- TO DO: Please repeat all of the listing exactly.
───
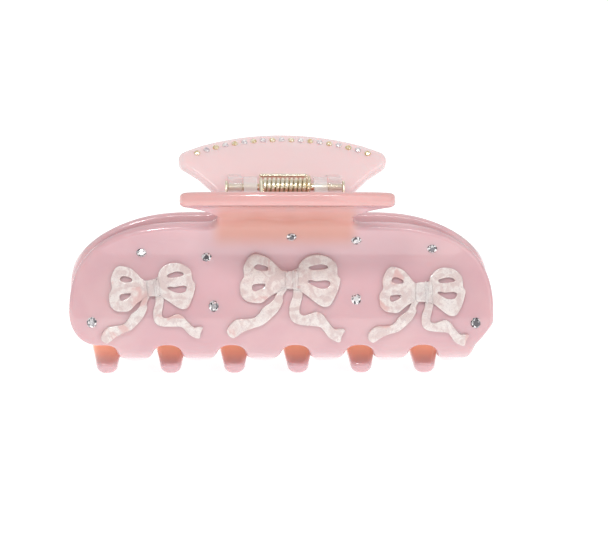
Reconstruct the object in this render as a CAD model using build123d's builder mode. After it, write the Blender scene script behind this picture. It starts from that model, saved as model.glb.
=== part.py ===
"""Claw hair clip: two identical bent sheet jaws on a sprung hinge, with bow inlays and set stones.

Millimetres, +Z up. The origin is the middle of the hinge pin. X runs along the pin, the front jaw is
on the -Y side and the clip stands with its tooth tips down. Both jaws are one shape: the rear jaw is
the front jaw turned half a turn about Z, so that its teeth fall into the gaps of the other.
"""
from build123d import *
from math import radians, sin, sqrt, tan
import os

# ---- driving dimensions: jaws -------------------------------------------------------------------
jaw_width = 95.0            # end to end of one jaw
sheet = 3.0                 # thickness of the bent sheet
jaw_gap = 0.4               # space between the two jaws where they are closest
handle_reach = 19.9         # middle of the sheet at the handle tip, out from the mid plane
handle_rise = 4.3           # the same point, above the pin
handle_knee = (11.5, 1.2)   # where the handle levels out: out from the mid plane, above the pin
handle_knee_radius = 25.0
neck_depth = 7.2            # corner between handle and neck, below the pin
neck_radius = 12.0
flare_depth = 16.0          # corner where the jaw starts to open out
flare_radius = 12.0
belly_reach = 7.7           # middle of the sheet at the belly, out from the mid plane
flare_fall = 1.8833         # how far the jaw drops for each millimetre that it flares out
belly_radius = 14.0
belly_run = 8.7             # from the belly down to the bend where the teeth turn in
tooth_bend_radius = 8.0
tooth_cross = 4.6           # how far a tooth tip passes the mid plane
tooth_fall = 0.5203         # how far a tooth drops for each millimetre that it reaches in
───
- OUTPUT FOR THIS TASK:
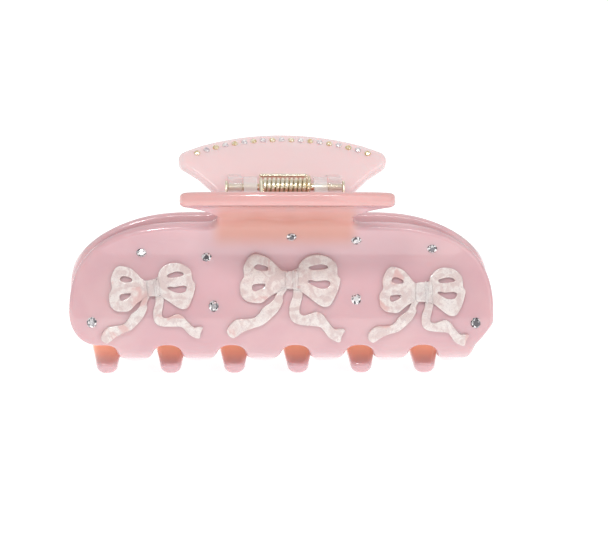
Reconstruct the object in this render as a CAD model using build123d's builder mode. After it, write the Blender scene script behind this picture. It starts from that model, saved as model.glb.
=== part.py ===
"""Claw hair clip: two identical bent sheet jaws on a sprung hinge, with bow inlays and set stones.

Millimetres, +Z up. The origin is the middle of the hinge pin. X runs along the pin, the front jaw is
on the -Y side and the clip stands with its tooth tips down. Both jaws are one shape: the rear jaw is
the front jaw turned half a turn about Z, so that its teeth fall into the gaps of the other.
"""
from build123d import *
from math import radians, sin, sqrt, tan
import os

# ---- driving dimensions: jaws -------------------------------------------------------------------
jaw_width = 95.0            # end to end of one jaw
sheet = 3.0                 # thickness of the bent sheet
jaw_gap = 0.4               # space between the two jaws where they are closest
handle_reach = 19.9         # middle of the sheet at the handle tip, out from the mid plane
handle_rise = 4.3           # the same point, above the pin
handle_knee = (11.5, 1.2)   # where the handle levels out: out from the mid plane, above the pin
handle_knee_radius = 25.0
neck_depth = 7.2            # corner between handle and neck, below the pin
neck_radius = 12.0
flare_depth = 16.0          # corner where the jaw starts to open out
flare_radius = 12.0
belly_reach = 7.7           # middle of the sheet at the belly, out from the mid plane
flare_fall = 1.8833         # how far the jaw drops for each millimetre that it flares out
belly_radius = 14.0
belly_run = 8.7             # from the belly down to the bend where the teeth turn in
tooth_bend_radius = 8.0
tooth_cross = 4.6           # how far a tooth tip passes the mid plane
tooth_fall = 0.5203         # how far a tooth drops for each millimetre that it reaches in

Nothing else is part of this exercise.